An hour and a half later the pair return from the deed, to clean up bloodstains. Just in time: Valentine and Vernon come back early from the dance, full of news: a car has gone over the cliff and is still burning in the cove! Vernon tells how he clambered down and managed to poke some burnt luggage out of the wreck. The luggage is examined: it contains an African death-mask. The distraught Valentine now realises who the victim of the "accident" was, and confesses she knew her father was coming home. Judith and Hugh feign shock. By ill luck, Valentine sees in the grate a tell-tale Russian cigarette stub, discarded by Hector before the duel – and recognises its significance. She confronts her mother. Judith, finding evasion impossible, confesses to killing her husband in defence of Hugh. Valentine, near-hysterical, decides she must call the police. Judith and Hugh try to dissuade her, as does Vernon. All three argue that concealment is possible, but that confession will be catastrophic. Valentine is anguished and torn. At that moment Mrs Newsome and a grizzled fisherman arrive, to ask if everyone is all right (the latter had seen the fire and gone straight to the Galbraiths' housekeeper). Valentine, sickened by Mrs Newsome's meddling, sends her packing, and picks up the telephone to call the police. To the end, we do not know what she will tell them.

==Productions and publication==
Land's End was first staged by the People's Theatre, Newcastle upon Tyne, from 4 – 11 May 1935, with Cecil McGivern as Hector Galbraith. The text was published by the University Press, Cambridge, and by the Macmillan Company, New York, in Lucas's Four Plays, in October 1935. (Christabel Marshall, who had not seen the plays performed, declared them "very good reading".) Anmer Hall and Leon M. Lion directed an amended text in a West End production at the Westminster Theatre, 23 February to March 1938 (29 performances), with Cathleen Nesbitt, Cecil Trouncer and Alan Napier among the cast, and with decor by Peter Goffin. An account of rehearsals is contained in Lucas's Journal Under the Terror, 1938 (1939). On the first night at the Westminster, "the author was much called for at the close, but failed to appear". Alan Napier in his autobiography recalled one stage mishap. The pool of blood was managed by a piece of wet red cloth on the floor. In one performance, when Cathleen Nesbitt wrung her hands and asked "What are we to do about the blood?", her long skirt caught the edge of the cloth and as she walked on "rolled it up into a neat little sausage" – to the delight of the balcony and the puzzlement of the groundlings, who couldn't see what had happened. One of Paul Scofield's earliest roles was in the Birmingham Rep's revival of the play in 1945 (13 March – 14 April), with Gwen Nelson and Scott Sunderland among the cast.

==Reception==
Land's End, the most successful of Lucas's six plays, received mixed reviews. The Stage declared it "as full of drama as an egg is full of meat", after, however, a first act "the reverse of exhilarating". "It is the first act that drags, and needs tightening up", agreed the London Mercury. Una Ellis-Fermor was more positive. "At its best," she wrote, "Mr Lucas's dialogue convinces us that it is the talk of people of high intelligence when all their faculties are working at top pressure: wise, incisive, and sometimes memorable." But she had reservations about Lucas's method (a reversal of Ibsen's) of airing family ghosts at the start rather than end.

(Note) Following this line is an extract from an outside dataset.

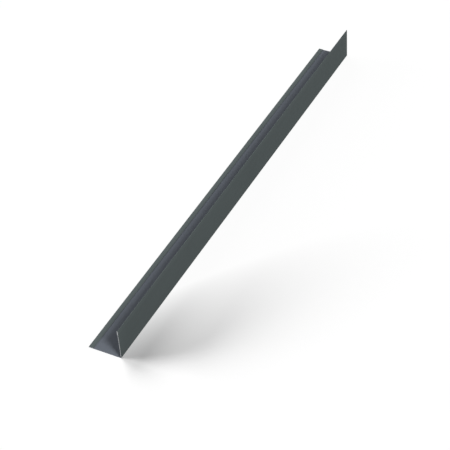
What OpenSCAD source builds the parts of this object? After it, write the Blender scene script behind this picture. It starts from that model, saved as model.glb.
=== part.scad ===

The reviewers of the London production found Cecil Trouncer's Hector Galbraith "truly terrifying", Cathleen Nesbitt's Mrs Galbraith "magnificent", and Alan Napier's Hugh Gifford "that rare person on the stage, a writer of quick intelligence". George Astley's Vernon was memorable, "fluttering through the story as a Communistic young flower of University life". A. V. Cookman, theatre-critic of the London Mercury, thought it "a bad play" because melodramatic, but nevertheless "full of interesting talk and subtle psychological cross-lights". Elizabeth Bowen in the New Statesman agreed: "Mr Lucas has attempted to rush the barrier that divides the discursive from the melodramatic play", to combine "ideas not his own but dramatically plausible, and ideas his own but not dramatic". Still, "There are moments of fine theatre – for instance, Mrs Galbraith's languorous, intimate greeting, as she lies on the sofa with her back to the door, to someone she takes to be her lover back from the post, who is in fact her husband back, for blood, from Africa... The quickness and tension of the third act, when everyone's future hangs on the girl Valentine, an Electra with a green conscience, lasts to the final curtain."

==Background==
Lucas's first play, The Bear Dances (1932), also directed by Leon M. Lion, had been criticised for its discursiveness and lack of action. The melodramatic Land's End was the playwright's reply, as was his Cowardesque romantic comedy, Surrender to Discretion, first produced by the People's Theatre, Newcastle upon Tyne, from 18 – 25 November 1933. Another in-joke in Land's End is the black-hatted, Montaigne-reading Hugh Gifford, a self-portrait:
VERNON: Hugh? Oh, he's charming. Complete fossil, of course, intellectually and politically – about as up to date as Shaw. But who expects a man to have ideas at forty-five? Ruined by a public-school classical education – but charming – like some ironical French essayist, from the days before essays went hopelessly out of date. Yet fought in the War – God only knows why – and isn't ashamed of it, even now. But – apart from that excursion into militarism – you know the sort of thing: comfortable scepticism, psychological armchair – lie back, light a cigarette and let this tiresome world rip, while you manicure your polished little ego. Still, he has polished his. He's rather charming. I like him. (Hugh Gifford enters, a tall, slim figure in blue tweed coat and grey trousers, with greying hair and hawk-like face.)
The Cambridge University Press, however, advertised Land's End as a tragedy (Valentine's).